Infine, la successione religiosa, ma dagli importanti risvolti politici, all’ayatollah Ali al-Sistani (88 anni), la massima autorità dello sciismo contemporaneo. Dalla sua sede nel seminario di Najaf, in Iraq, Sistani ha svolto in questi anni il ruolo di mediatore tra le diverse anime dello sciismo iracheno, con un effetto stabilizzatore sulle complesse dinamiche politiche del Paese. In particolar modo, Sistani è interprete e fautore della linea tradizionalistica dell’Islam sciita, che afferma la separazione di religione e politica. Una linea rimessa in discussione dalla rivoluzione iraniana, con la commistione di Islam e politica predicata dall’ayatollah Khomeini nel seminario iraniano di Qom.
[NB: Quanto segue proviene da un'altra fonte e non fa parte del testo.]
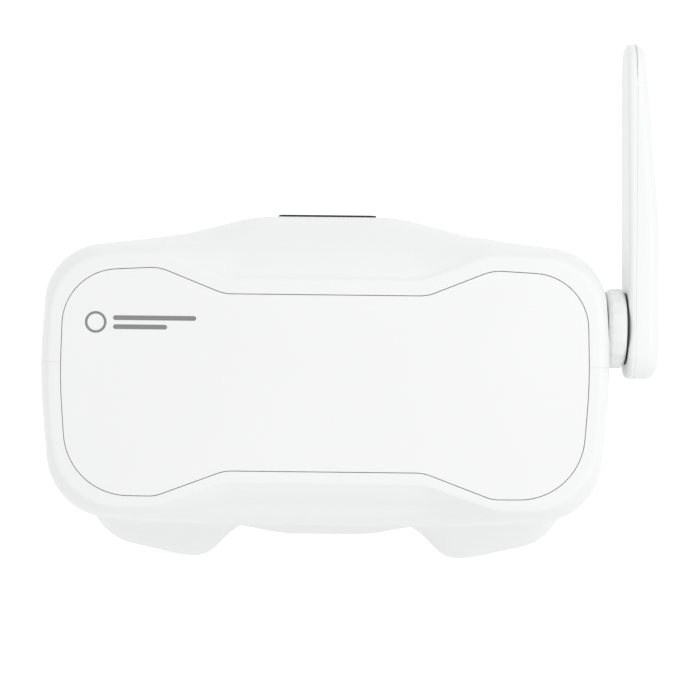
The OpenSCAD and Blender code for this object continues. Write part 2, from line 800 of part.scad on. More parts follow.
// Snap ring in the bushing's groove, which holds the antenna on
module antenna_clip() {
    color("silver") difference() {
        bar_x(6.4, clip_x + 0.05, clip_x + 0.65);
        bar_x(4.25, 80, 95);
        box([80, pivot_y - 2, pivot_z - 8], [95, pivot_y + 2, pivot_z]);
    }
}

COAX = [[44.2, 15.2, 19], [52, 15.2, 18.4], [58, 16.6, 17.4], [63, 19.6, 16.4], [68, 22.8, 16],
    [73, pivot_y, pivot_z], [80, pivot_y, pivot_z], [bushing_end - 0.2, pivot_y, pivot_z]];

module coax_cable() {
    color(black) wire(COAX, 0.6);
}

// Ribbed collar between the housing and the paddle
module antenna_collar() {
    ribs = 18;
    color(white) difference() {
        union() {
            bar_x(collar_r, collar_x + 1, collar_end - 1.1);
            translate([0, pivot_y, pivot_z]) rotate([0, 90, 0]) {
                translate([0, 0, collar_x]) cylinder(r1 = collar_r - 1, r2 = collar_r, h = 1);
                translate([0, 0, collar_end - 1.1]) cylinder(r1 = collar_r, r2 = collar_r - 1.1, h = 1.1);
            }
        }
        bar_x(bushing_r + pivot_play, 70, 90);
        for (i = [0:ribs - 1]) translate([70, pivot_y, pivot_z]) rotate([360 / ribs * i, 0, 0])
            translate([0, 0, collar_r + 1.3]) rotate([0, 90, 0]) cylinder(r = 1.7, h = 20);
    }
}

module antenna_washer() {
    color(black) difference() {
        bar_x(collar_r - 1.4, collar_end, paddle_x);
        bar_x(bushing_r + pivot_play, 70, 90);
    }
}

// One rounded post of the paddle: radius r about (y, z), from x0 to x1, with eased ends
module paddle_post(y, z, r, x0, x1, ease_in, ease_out) {
    translate([0, y, z]) rotate([0, 90, 0]) {
        translate([0, 0, x0]) cylinder(r = r - ease_in, h = x1 - x0, $fn = 32);
        translate([0, 0, x0 + ease_in]) cylinder(r = r, h = x1 - x0 - ease_in - ease_out, $fn = 32);
    }
}

// The paddle's outer form, or its hollow when d is the wall
module paddle(d) {
    base_z = pivot_z - paddle_drop + base_corner_r;
    hull() {
        for (s = [-1, 1])
            paddle_post(pivot_y + s * (paddle_w / 2 - base_corner_r), base_z, base_corner_r - d,
                paddle_x + d, paddle_end - d, 1.5, 3);
        paddle_post(pivot_y, bend_z, paddle_w / 2 - 0.6 - d,
            paddle_x - 0.35 + d, paddle_end - 0.4 - d, 1.5, 3);
        paddle_post(pivot_y, tip_z - tip_r, tip_r - d, paddle_x - tip_lean + d, tip_end - d, 1.5, 2);
    }
}

module antenna_inner_shell() {
    color(white) difference() {
        paddle(0);
        paddle(1.2);
        box([parting_x - 0.03, -10, -20], [110, 60, 120]);
        bar_x(bushing_r + 0.1, 80, parting_x);
        bar_x(collar_r - 1.3, 80, paddle_x + 0.02);
    }
}

module antenna_outer_shell() {
    color(white) difference() {
        paddle(0);
        paddle(1.2);
        box([80, -10, -20], [parting_x + 0.03, 60, 120]);
    }
}

module antenna_radiator() {
    board_x = paddle_x + 2.7;
    color([0.7, 0.5, 0.2]) union() {
        box([board_x, pivot_y - 5, 26], [board_x + 0.8, pivot_y + 5, 85]);
        box([board_x + 0.8, pivot_y - 4, 54], [board_x + 1, pivot_y + 4, 82]);
    }
}

front_panel();
upper_housing();
lower_housing();
face_frame();
foam_fastener();
face_foam();
lens_plate();
lens();
lens_retainer();
lens_screws();
optic_shroud();
display_bracket();
display_panel();
backlight();
display_ribbon();
main_board();
receiver_module();
video_chips();
beeper();
board_screws();
battery_pack();
battery_tray();
battery_pad();
battery_plug();
battery_lead();
button_board();
button_switches();
button_ribbon();
control_strip();
power_button();
menu_button();
channel_up_button();
channel_down_button();
record_button();
port_board();
card_slot();
memory_card();
av_jack();
charge_port();
status_light();
frame_screws();
seam_screws();
strap_loop_left();
strap_loop_right();
strap_loop_top();
antenna_bushing();
antenna_clip();
coax_cable();
antenna_collar();
antenna_washer();
antenna_inner_shell();
antenna_outer_shell();
antenna_radiator();
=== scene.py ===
"""Box-type FPV goggles with a waisted front panel, a frame that follows the face and a paddle antenna.

Everything is in the CAD's frame: the origin is the middle of the front panel's outer face, +Z is up,
+Y runs towards the face and +X is the antenna's side. Shapes are written in millimetres and scaled
by MM as they are made.
"""

import math  # noqa: E402

import bmesh  # noqa: E402
import bpy  # noqa: E402
import numpy as np  # noqa: E402
from mathutils import Matrix, Vector  # noqa: E402


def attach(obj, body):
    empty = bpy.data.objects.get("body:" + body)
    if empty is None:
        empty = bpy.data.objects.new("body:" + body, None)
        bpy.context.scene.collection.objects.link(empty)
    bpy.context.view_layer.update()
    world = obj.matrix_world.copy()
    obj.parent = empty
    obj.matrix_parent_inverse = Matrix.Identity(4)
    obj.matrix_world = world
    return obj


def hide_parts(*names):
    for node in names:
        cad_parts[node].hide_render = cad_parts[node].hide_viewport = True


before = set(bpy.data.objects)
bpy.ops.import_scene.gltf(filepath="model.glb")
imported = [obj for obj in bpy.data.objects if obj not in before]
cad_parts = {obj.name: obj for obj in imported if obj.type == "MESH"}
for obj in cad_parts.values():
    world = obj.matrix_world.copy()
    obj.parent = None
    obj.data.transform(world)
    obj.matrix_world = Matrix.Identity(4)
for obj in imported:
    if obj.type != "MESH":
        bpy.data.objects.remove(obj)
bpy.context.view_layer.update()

MM = 0.001
BODY_NAME = "goggles"
ANTENNA = "antenna"

# ---------------------------------------------------------------- sizes, in millimetres

# An outline is nine rows of (x, z, corner radius) for the half with x > 0: the top middle, the
# waist's end, the bump, the upper corner, the side, the lower corner, the lower bump, the lower
# waist's end and the bottom middle.
PANEL = [(0, 24.6, 0), (28.2, 24.6, 12), (46.3, 31.8, 12), (72.5, 30.4, 15.5), (73.3, 0.5, 150),
         (70.9, -31.3, 18), (46.8, -31.5, 10), (27.6, -24.3, 12), (0, -24.3, 0)]
BEZEL = [(0, 29.9, 0), (26.9, 29.9, 14), (45, 36.9, 12), (76.2, 35.6, 17.5), (78, 1, 150),
         (74.7, -35.1, 19), (47.5, -35.3, 10), (27.8, -28.5, 14), (0, -28.5, 0)]
SHOULDER = [(0, 39.6, 0), (22.5, 39.6, 25), (44, 39.8, 25), (77.9, 37.1, 16.5), (80.3, 3, 150),
            (76.6, -36.9, 18), (49, -38.2, 25), (29, -34, 25), (0, -33.8, 0)]
BODY = [(0, 47.5, 0), (20, 47.5, 45), (42, 42, 60), (78.5, 37.6, 16.5), (80.7, 3, 150),
        (77.4, -38.2, 18), (50, -40.2, 80), (30, -41, 80), (0, -41, 0)]
FRAME_MID = [(0, 46, 0), (28, 46, 60), (50, 43.4, 40), (76.5, 36, 24), (78.6, 3, 150),
             (74.5, -40.8, 18), (31, -42.6, 30), (12.5, -46.3, 40), (0, -46.3, 0)]
FRAME_REAR = [(0, 43.2, 0), (28, 43.4, 60), (50, 41.6, 40), (74.5, 33, 26), (77, 2, 100),
              (74.5, -50, 17), (38.5, -56.9, 11), (10.5, -27.5, 10), (0, -27.5, 0)]
EYE = [(0, 33, 0), (28, 33.4, 50), (47, 32, 30), (65, 23, 18), (66.5, 0, 70),
       (61, -36, 9), (40, -42, 5), (11, -16, 8), (0, -16, 0)]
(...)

Si è parlato più volte in passato della rivalità tra Najaf e Qom, tra lo sciismo “quietista” iracheno e lo sciismo politico iraniano; l’incognita della successione ad al-Sistani solleva dubbi circa le possibilità di sopravvivenza della dottrina di non ingerenza, e accresce il timore che sulla sede vacante di Najaf si allunghino le mani dei propugnatori dello sciismo politico in salsa iraniana o dei religiosi à la Muqtada al-Sadr che utilizzano le proprie credenziali religiose (religioso di basso rango, Muqtada al-Sadr è però il discendente di una illustre casata sciita) per avanzare la propria agenda politica.
Quali che siano i risultati della complessa partita delle successioni, il volto del Medio Oriente così come lo conosciamo oggi si prepara a essere rivoluzionato nell’arco dei prossimi 3-5 anni. In contesti politici nei quali il leader si identifica totalmente con lo stato, ciò rappresenta una sfida tanto per la tenuta dei sistemi stessi quanto per la stabilità regionale. Se alla partita delle successioni si aggiunge quella delle riforme in corso in diversi di questi paesi, è possibile comprendere come l’esito di questa scommessa sarà cruciale anche per le nostre economie.